= Given request =
Copy out every line of the data exactly.

= Dataset content =
-- begin --
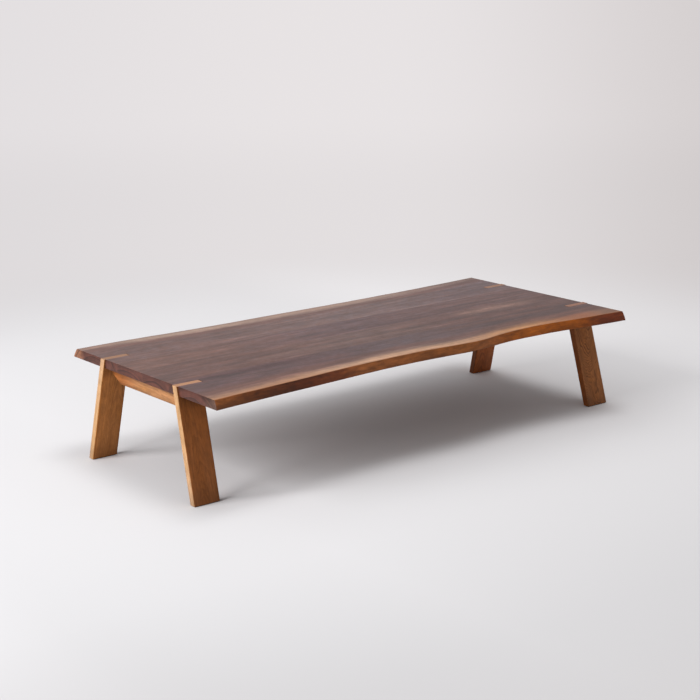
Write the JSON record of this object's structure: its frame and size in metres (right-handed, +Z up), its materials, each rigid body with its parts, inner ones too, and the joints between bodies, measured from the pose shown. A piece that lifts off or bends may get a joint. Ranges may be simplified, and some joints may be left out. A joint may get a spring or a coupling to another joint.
{
  "type": "low table",
  "caption": "Long low table: dark wood top with natural front and rear edges, on splayed pale board legs that pass up through its end slots, tied by a rail under each end.",
  "frame": {"origin": "centre of the table's plan, on the floor under the foot pads", "axes": "+X along the table's length to the right, +Y to the rear natural edge, +Z up"},
  "size_m": [1.8328, 0.8907, 0.37],
  "materials": {
    "top_front_board": "oiled dark walnut, pale sapwood along the natural edges",
    "top_front_middle_board": "oiled dark walnut, pale sapwood along the natural edges",
    "top_rear_middle_board": "oiled dark walnut, pale sapwood along the natural edges",
    "top_rear_board": "oiled dark walnut, pale sapwood along the natural edges",
    "leg_front_left": "oiled oak",
    "leg_rear_left": "oiled oak",
    "leg_front_right": "oiled oak",
    "leg_rear_right": "oiled oak",
    "rail_oak": "oiled oak",
    "batten_oak": "oiled oak, sawn face",
    "tongue_wood": "plain beech, glued in",
    "bolt_steel": "blackened steel",
    "washer_steel": "zinc plated",
    "insert_brass": "plain brass",
    "screw_steel": "yellow zinc plated",
    "pad_felt": "brown felt"
  },
  "bodies": {
    "root": {"top_front_board": "top_front_board", "top_front_middle_board": "top_front_middle_board", "top_rear_middle_board": "top_rear_middle_board", "top_rear_board": "top_rear_board", "leg_front_left": "leg_front_left", "leg_rear_left": "leg_rear_left", "leg_front_right": "leg_front_right", "leg_rear_right": "leg_rear_right", "rail_left": "rail_oak", "rail_right": "rail_oak", "cross_batten_left": "batten_oak", "cross_batten_right": "batten_oak", "front_joint_tongues": "tongue_wood", "middle_joint_tongues": "tongue_wood", "rear_joint_tongues": "tongue_wood", "left_rail_bolts": "bolt_steel", "right_rail_bolts": "bolt_steel", "left_bolt_washers": "washer_steel", "right_bolt_washers": "washer_steel", "left_top_inserts": "insert_brass", "right_top_inserts": "insert_brass", "left_batten_screws": "screw_steel", "right_batten_screws": "screw_steel", "foot_pad_front_left": "pad_felt", "foot_pad_rear_left": "pad_felt", "foot_pad_front_right": "pad_felt", "foot_pad_rear_right": "pad_felt"}
  },
  "joints": []
}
-- end --
= Output of the exercise =
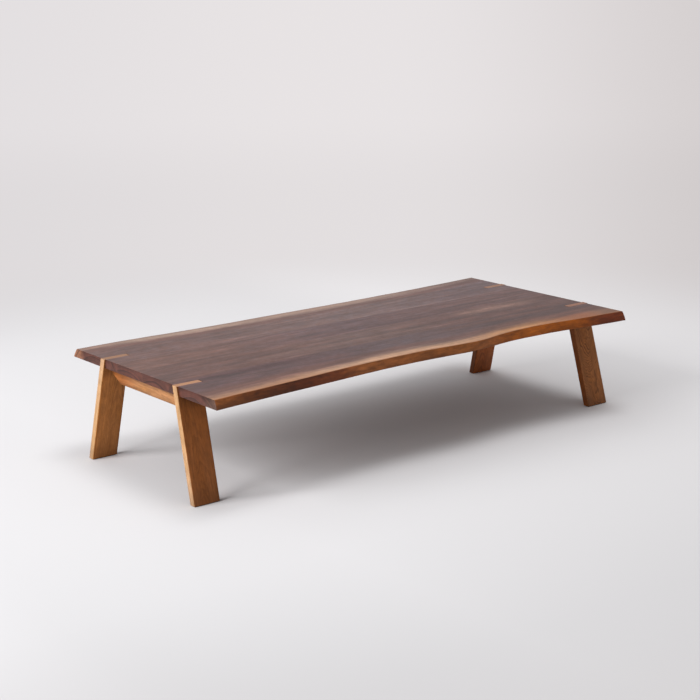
Write the JSON record of this object's structure: its frame and size in metres (right-handed, +Z up), its materials, each rigid body with its parts, inner ones too, and the joints between bodies, measured from the pose shown. A piece that lifts off or bends may get a joint. Ranges may be simplified, and some joints may be left out. A joint may get a spring or a coupling to another joint.
{
  "type": "low table",
  "caption": "Long low table: dark wood top with natural front and rear edges, on splayed pale board legs that pass up through its end slots, tied by a rail under each end.",
  "frame": {"origin": "centre of the table's plan, on the floor under the foot pads", "axes": "+X along the table's length to the right, +Y to the rear natural edge, +Z up"},
  "size_m": [1.8328, 0.8907, 0.37],
  "materials": {
    "top_front_board": "oiled dark walnut, pale sapwood along the natural edges",
    "top_front_middle_board": "oiled dark walnut, pale sapwood along the natural edges",
    "top_rear_middle_board": "oiled dark walnut, pale sapwood along the natural edges",
    "top_rear_board": "oiled dark walnut, pale sapwood along the natural edges",
    "leg_front_left": "oiled oak",
    "leg_rear_left": "oiled oak",
    "leg_front_right": "oiled oak",
    "leg_rear_right": "oiled oak",
    "rail_oak": "oiled oak",
    "batten_oak": "oiled oak, sawn face",
    "tongue_wood": "plain beech, glued in",
    "bolt_steel": "blackened steel",
    "washer_steel": "zinc plated",
    "insert_brass": "plain brass",
    "screw_steel": "yellow zinc plated",
    "pad_felt": "brown felt"
  },
  "bodies": {
    "root": {"top_front_board": "top_front_board", "top_front_middle_board": "top_front_middle_board", "top_rear_middle_board": "top_rear_middle_board", "top_rear_board": "top_rear_board", "leg_front_left": "leg_front_left", "leg_rear_left": "leg_rear_left", "leg_front_right": "leg_front_right", "leg_rear_right": "leg_rear_right", "rail_left": "rail_oak", "rail_right": "rail_oak", "cross_batten_left": "batten_oak", "cross_batten_right": "batten_oak", "front_joint_tongues": "tongue_wood", "middle_joint_tongues": "tongue_wood", "rear_joint_tongues": "tongue_wood", "left_rail_bolts": "bolt_steel", "right_rail_bolts": "bolt_steel", "left_bolt_washers": "washer_steel", "right_bolt_washers": "washer_steel", "left_top_inserts": "insert_brass", "right_top_inserts": "insert_brass", "left_batten_screws": "screw_steel", "right_batten_screws": "screw_steel", "foot_pad_front_left": "pad_felt", "foot_pad_rear_left": "pad_felt", "foot_pad_front_right": "pad_felt", "foot_pad_rear_right": "pad_felt"}
  },
  "joints": []
}